5 Steps to Estimating Your Net Worth

By Senior Vice President John Clausen, JD, CFP

When people hear the term “net worth,” they often think it’s merely a number for comparison among wealthy individuals. Actually, net worth can be a valuable metric for use by all individuals in retirement planning, estate planning or determining the amount of annual savings being added to your net worth each year. And it can be done in five easy steps.

  • Dollar assets

Gather records of all bank and retirement accounts, including CDs, IRAs, 401(k)s, checking accounts and cash equivalents.

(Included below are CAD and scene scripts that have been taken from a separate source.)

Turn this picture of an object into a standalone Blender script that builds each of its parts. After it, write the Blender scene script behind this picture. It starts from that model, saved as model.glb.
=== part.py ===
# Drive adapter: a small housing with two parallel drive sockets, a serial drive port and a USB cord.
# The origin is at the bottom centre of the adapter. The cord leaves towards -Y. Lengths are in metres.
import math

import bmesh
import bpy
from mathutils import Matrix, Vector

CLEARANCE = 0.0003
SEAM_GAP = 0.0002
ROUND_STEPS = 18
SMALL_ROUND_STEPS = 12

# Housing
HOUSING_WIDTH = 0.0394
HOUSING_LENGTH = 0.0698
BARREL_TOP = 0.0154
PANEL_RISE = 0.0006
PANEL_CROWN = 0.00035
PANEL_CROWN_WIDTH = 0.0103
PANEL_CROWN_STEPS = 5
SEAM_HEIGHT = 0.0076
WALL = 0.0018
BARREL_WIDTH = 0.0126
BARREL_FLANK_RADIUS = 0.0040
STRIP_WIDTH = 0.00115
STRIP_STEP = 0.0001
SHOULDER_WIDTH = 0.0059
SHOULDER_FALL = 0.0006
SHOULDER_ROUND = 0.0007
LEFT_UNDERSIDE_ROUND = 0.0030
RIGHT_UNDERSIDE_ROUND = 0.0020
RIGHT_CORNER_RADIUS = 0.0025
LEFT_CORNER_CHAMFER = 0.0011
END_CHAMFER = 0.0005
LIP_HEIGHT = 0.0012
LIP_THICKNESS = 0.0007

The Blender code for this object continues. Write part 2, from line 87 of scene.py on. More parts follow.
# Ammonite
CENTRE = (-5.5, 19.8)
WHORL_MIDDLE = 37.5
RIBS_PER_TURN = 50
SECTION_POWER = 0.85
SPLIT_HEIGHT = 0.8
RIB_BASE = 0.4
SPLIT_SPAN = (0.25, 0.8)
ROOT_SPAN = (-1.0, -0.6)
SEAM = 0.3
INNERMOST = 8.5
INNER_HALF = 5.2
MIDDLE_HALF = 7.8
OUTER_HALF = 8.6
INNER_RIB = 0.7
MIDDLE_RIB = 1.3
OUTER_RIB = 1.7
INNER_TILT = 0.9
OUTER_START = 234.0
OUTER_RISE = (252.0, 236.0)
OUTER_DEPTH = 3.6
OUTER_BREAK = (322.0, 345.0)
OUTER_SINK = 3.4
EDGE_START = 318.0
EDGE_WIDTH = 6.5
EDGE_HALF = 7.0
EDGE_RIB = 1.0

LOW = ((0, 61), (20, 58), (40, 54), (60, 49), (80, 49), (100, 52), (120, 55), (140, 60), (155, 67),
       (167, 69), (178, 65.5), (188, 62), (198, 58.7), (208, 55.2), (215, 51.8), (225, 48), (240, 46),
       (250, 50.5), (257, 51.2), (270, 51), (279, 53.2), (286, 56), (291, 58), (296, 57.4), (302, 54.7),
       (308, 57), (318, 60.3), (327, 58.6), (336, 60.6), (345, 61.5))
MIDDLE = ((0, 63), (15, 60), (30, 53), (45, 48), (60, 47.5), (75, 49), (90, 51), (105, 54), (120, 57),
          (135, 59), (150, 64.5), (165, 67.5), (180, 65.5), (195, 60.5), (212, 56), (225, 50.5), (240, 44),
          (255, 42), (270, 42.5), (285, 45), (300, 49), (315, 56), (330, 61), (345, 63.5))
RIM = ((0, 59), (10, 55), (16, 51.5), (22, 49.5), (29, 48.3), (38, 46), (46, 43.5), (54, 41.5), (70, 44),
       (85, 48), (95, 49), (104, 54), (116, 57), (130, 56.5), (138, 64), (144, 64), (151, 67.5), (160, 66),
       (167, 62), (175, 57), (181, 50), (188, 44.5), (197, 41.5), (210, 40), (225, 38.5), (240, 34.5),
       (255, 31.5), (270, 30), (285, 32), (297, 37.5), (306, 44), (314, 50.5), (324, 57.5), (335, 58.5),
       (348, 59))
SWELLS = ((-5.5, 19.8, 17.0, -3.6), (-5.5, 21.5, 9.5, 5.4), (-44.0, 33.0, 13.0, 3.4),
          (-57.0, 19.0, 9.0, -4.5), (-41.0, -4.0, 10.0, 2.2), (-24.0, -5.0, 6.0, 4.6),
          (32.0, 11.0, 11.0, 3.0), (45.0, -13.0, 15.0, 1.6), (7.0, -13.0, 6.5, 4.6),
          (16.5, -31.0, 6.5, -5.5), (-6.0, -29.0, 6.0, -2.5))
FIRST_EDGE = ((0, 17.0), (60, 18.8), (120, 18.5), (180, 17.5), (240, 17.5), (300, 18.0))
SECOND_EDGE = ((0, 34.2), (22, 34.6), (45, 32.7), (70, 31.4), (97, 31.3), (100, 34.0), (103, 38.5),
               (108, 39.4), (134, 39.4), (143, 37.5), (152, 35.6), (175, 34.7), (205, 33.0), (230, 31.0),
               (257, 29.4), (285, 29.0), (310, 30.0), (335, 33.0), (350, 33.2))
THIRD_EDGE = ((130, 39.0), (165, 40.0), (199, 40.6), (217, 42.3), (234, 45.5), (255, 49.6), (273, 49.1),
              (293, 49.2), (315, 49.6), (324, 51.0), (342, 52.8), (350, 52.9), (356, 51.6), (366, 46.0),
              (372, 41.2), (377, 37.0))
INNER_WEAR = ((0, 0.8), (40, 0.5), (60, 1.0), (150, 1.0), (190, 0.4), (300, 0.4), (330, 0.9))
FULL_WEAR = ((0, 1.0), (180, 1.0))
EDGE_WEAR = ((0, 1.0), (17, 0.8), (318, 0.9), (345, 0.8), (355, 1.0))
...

Add their values and enter the amount, preferably on a computer spreadsheet, as “dollar assets.”

  • Large property assets

Make a list of all your highly valued property, including real estate, vehicles, expensive furniture and collections (art and coins, for example). This collective value should be entered as “large property assets.”

  • Small property assets

Compile a list of items worth more than $500, but don’t include consumables or property that’s part of another list (appliances in a home, for example). The total value of these items should be entered as “small property assets.”

  • Liabilities

Now list all of the money you owe, including mortgages, credit card and loan balances. This number goes under “liabilities.”

  • Add and subtract

Add all of your “assets” and subtract your “liabilities” from them. This amount is your total estimated net worth.

While this number doesn’t constitute a legal estimate, it shows where the bulk of your wealth (or debt) lies, how liquid your wealth is and the true values of property.